I still had to cook my tea which was a trial all of its own. I fired up my stove and waited for the water to boil and ran myself around in circles at a speed greater than 5.5 mph but every time I returned my water was collecting solid black lumps of congealed dead midges. I tried to fish them out but gave up and just slid my pack of supernoodles and stirred the whole lot in with a slight shudder.
Once it was cooked I literally dived into my tent with my food and zipped up inside to eat. I hate noisy eating but I was alone and starving and must have sounded like someone trying to vigorously retrieve a wellington out of a syrupy bog.
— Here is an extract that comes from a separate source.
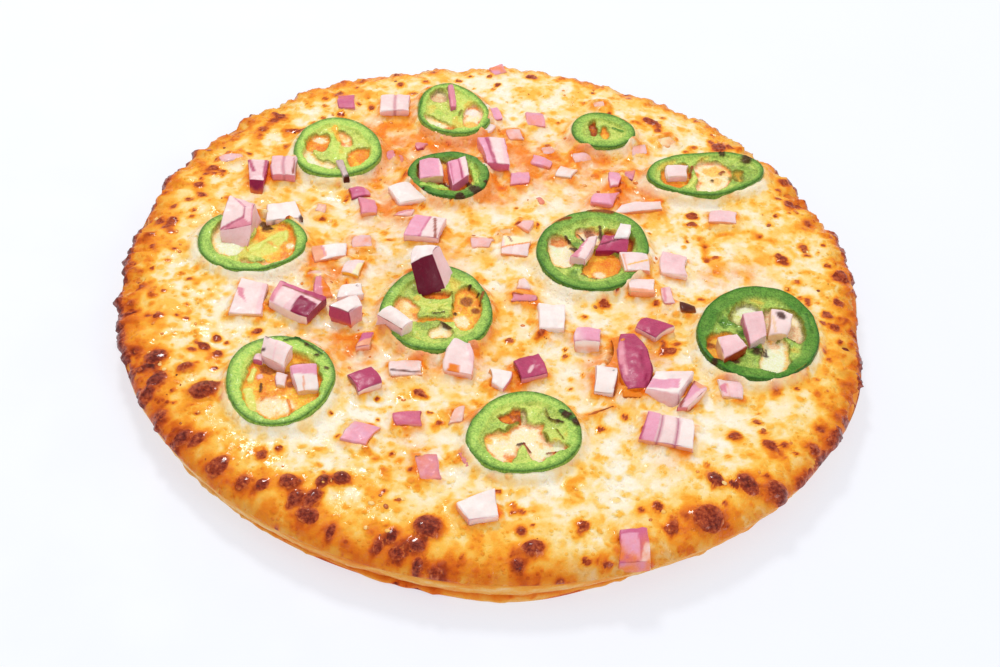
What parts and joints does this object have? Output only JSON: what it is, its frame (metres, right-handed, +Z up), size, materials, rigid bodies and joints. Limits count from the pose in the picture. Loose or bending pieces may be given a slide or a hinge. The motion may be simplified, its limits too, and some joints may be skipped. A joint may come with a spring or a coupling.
{
  "type": "garlic bread",
  "caption": "Round thin garlic bread covered with browned melted cheese, masala oil, green chilli pepper rings and diced red onion.",
  "frame": {"origin": "middle of the flat underside", "axes": "+Z up through the toppings, +Y away from the viewer of the picture, +X to the viewer's right"},
  "size_m": [0.2069, 0.2111, 0.0246],
  "materials": {
    "crust": "dry baked crust",
    "cheese": "oily melted and browned cheese",
    "pepper": "moist flesh with a shiny skin",
    "onion_white": "moist, slightly clear",
    "onion_pale": "moist, slightly clear",
    "onion_pink": "moist, slightly clear",
    "onion_purple": "shiny skin",
    "onion_dark": "shiny skin"
  },
  "bodies": {
    "root": {"bread_base": "crust", "melted_cheese": "cheese", "pepper_ring_01": "pepper", "pepper_ring_02": "pepper", "pepper_ring_03": "pepper", "pepper_ring_04": "pepper", "pepper_ring_05": "pepper", "pepper_ring_06": "pepper", "pepper_ring_07": "pepper", "pepper_ring_08": "pepper", "pepper_ring_09": "pepper", "pepper_ring_10": "pepper", "pepper_ring_11": "pepper", "onion_01": "onion_pale", "onion_02": "onion_purple", "onion_03": "onion_pink", "onion_04": "onion_pale", "onion_05": "onion_pink", "onion_06": "onion_purple", "onion_07": "onion_purple", "onion_08": "onion_white", "onion_09": "onion_pale", "onion_10": "onion_purple", "onion_11": "onion_white", "onion_12": "onion_white", "onion_13": "onion_pale", "onion_14": "onion_dark", "onion_15": "onion_purple", "onion_16": "onion_pink", "onion_17": "onion_pale", "onion_18": "onion_pink", "onion_19": "onion_dark", "onion_20": "onion_pale", "onion_21": "onion_pink", "onion_22": "onion_white", "onion_23": "onion_pink", "onion_24": "onion_purple", "onion_25": "onion_pale", "onion_26": "onion_pink", "onion_27": "onion_pink", "onion_28": "onion_pink", "onion_29": "onion_white", "onion_30": "onion_pink", "onion_31": "onion_purple", "onion_32": "onion_pale", "onion_33": "onion_pale", "onion_34": "onion_purple", "onion_35": "onion_white", "onion_36": "onion_pink", "onion_37": "onion_pink", "onion_38": "onion_white", "onion_39": "onion_pink", "onion_40": "onion_pale", "onion_41": "onion_pale", "onion_42": "onion_pale", "onion_43": "onion_pale", "onion_44": "onion_pink", "onion_45": "onion_pale", "onion_46": "onion_pink", "onion_47": "onion_pale"}
  },
  "joints": []
}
Then I whipped out some more Churchill, cracked open my fun sized wine bottle and began to soak up the silence. Once the wine was gone, out came the hip flask and I soaked up even more silence. Eventually I put down the book and drifted through the usual ‘fuck I’m up here all alone in the middle of nowhere’ period into ‘ahhhh this..is…amazing’ mode.
Morning was a cracker in terms of weather but once again conducive to midge madness. I fished for maybe 45 minutes and the had to pack my stuff away and get gone. It’s not easy leaving a scene like this :-(.
I made my way down to the car which was thankfully still there and drove back to the Atandhu campsite where I had left my other tent up, stopping to take in the amazing views back over to Stac Polly – you definitely get a unique view from the Achiltibui side.
Ah one more thing, this was the inaugural outing for my Sawyer mini filter. What a brilliant bit of kit! It weights bugger all and enables you to drink from streams and lochs with confidence. Many of you would not hesitate to drink straight from such sources but equally many of us still worry about the dead sheep/massive human shit lurking just up stream. I will always have one with me now for wild camping missions.